▶ _Exercise instructions_:
Report back each line of the records that contains the string "slide".

** Start The records **

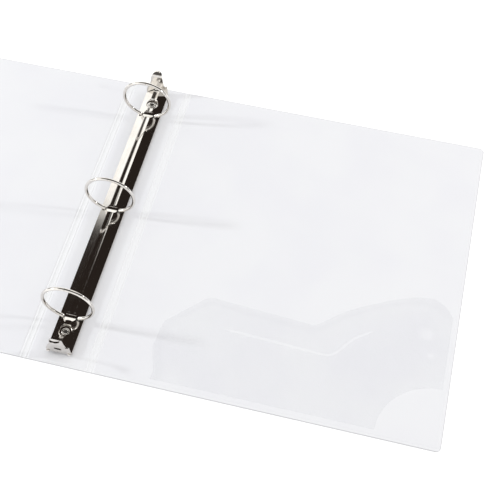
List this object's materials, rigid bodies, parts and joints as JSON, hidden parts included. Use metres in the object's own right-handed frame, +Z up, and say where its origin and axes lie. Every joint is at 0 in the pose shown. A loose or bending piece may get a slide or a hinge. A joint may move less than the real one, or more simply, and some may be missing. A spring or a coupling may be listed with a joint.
{
  "type": "ring binder",
  "caption": "Letter-size ring binder lying open flat: board covers sealed in white vinyl on flexible hinges, clear inside pockets, and a plated ring mechanism with end levers.",
  "frame": {"origin": "centre of the open binder on its underside, below the middle of the spine", "axes": "+X across the open covers towards the back cover, +Y along the spine towards the upper end, +Z up out of the open inside"},
  "size_m": [0.593, 0.2954, 0.051],
  "materials": {
    "outer_vinyl": "soft sheen white vinyl",
    "inner_vinyl": "soft sheen white vinyl",
    "chipboard": "plain grey-brown chipboard",
    "pocket_film": "clear slightly hazy vinyl film",
    "housing_nickel": "bright nickel plate",
    "ring_nickel": "bright nickel plate",
    "plate_steel": "plated steel strip",
    "eyelet_nickel": "bright nickel plate",
    "lever_nickel": "bright nickel plate"
  },
  "bodies": {
    "spine": {"spine_board": "chipboard", "spine_outer_vinyl": "outer_vinyl", "spine_inner_vinyl": "inner_vinyl", "housing": "housing_nickel", "lower_eyelet": "eyelet_nickel", "upper_eyelet": "eyelet_nickel"},
    "front_cover": {"front_board": "chipboard", "front_outer_vinyl": "outer_vinyl", "front_inner_vinyl": "inner_vinyl", "front_pocket": "pocket_film"},
    "back_cover": {"back_board": "chipboard", "back_outer_vinyl": "outer_vinyl", "back_inner_vinyl": "inner_vinyl", "back_pocket": "pocket_film"},
    "left_ring_set": {"left_hinge_plate": "plate_steel", "lower_left_ring": "ring_nickel", "middle_left_ring": "ring_nickel", "upper_left_ring": "ring_nickel"},
    "right_ring_set": {"right_hinge_plate": "plate_steel", "lower_right_ring": "ring_nickel", "middle_right_ring": "ring_nickel", "upper_right_ring": "ring_nickel"},
    "upper_lever": {"upper_lever": "lever_nickel"},
    "lower_lever": {"lower_lever": "lever_nickel"}
  },
  "joints": [
    {"name": "front_cover_hinge", "type": "hinge", "parent": "spine", "child": "front_cover", "pos_m": [-0.0265, 0, 0.0024], "axis": [0, 1, 0], "range_deg": [-90, 90]},
    {"name": "back_cover_hinge", "type": "hinge", "parent": "spine", "child": "back_cover", "pos_m": [0.0265, 0, 0.0024], "axis": [0, -1, 0], "range_deg": [-90, 90]},
    {"name": "left_ring_opening", "type": "hinge", "parent": "spine", "child": "left_ring_set", "pos_m": [-0.00865, 0, 0.0041], "axis": [0, -1, 0], "range_deg": [0, 8.5]},
    {"name": "right_ring_opening", "type": "hinge", "parent": "spine", "child": "right_ring_set", "pos_m": [0.00865, 0, 0.0041], "axis": [0, 1, 0], "range_deg": [0, 8.5]},
    {"name": "upper_lever_pivot", "type": "hinge", "parent": "spine", "child": "upper_lever", "pos_m": [0, 0.134, 0.0041], "axis": [-1, 0, 0], "range_deg": [0, 25]},
    {"name": "lower_lever_pivot", "type": "hinge", "parent": "spine", "child": "lower_lever", "pos_m": [0, -0.134, 0.0041], "axis": [1, 0, 0], "range_deg": [0, 25]}
  ],
  "couplings": [
    {"joint": "right_ring_opening", "follows": "left_ring_opening", "ratio": 1},
    {"joint": "upper_lever_pivot", "follows": "left_ring_opening", "ratio": 2.94},
    {"joint": "lower_lever_pivot", "follows": "left_ring_opening", "ratio": 2.94}
  ]
}
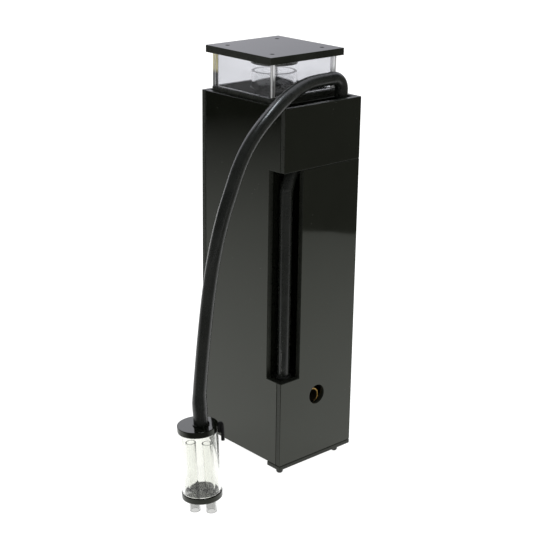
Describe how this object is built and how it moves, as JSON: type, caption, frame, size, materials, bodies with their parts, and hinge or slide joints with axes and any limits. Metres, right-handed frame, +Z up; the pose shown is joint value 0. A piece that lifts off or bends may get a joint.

** End The records **

▶ _Solution to the exercise_:
List this object's materials, rigid bodies, parts and joints as JSON, hidden parts included. Use metres in the object's own right-handed frame, +Z up, and say where its origin and axes lie. Every joint is at 0 in the pose shown. A loose or bending piece may get a slide or a hinge. A joint may move less than the real one, or more simply, and some may be missing. A spring or a coupling may be listed with a joint.
Describe how this object is built and how it moves, as JSON: type, caption, frame, size, materials, bodies with their parts, and hinge or slide joints with axes and any limits. Metres, right-handed frame, +Z up; the pose shown is joint value 0. A piece that lifts off or bends may get a joint.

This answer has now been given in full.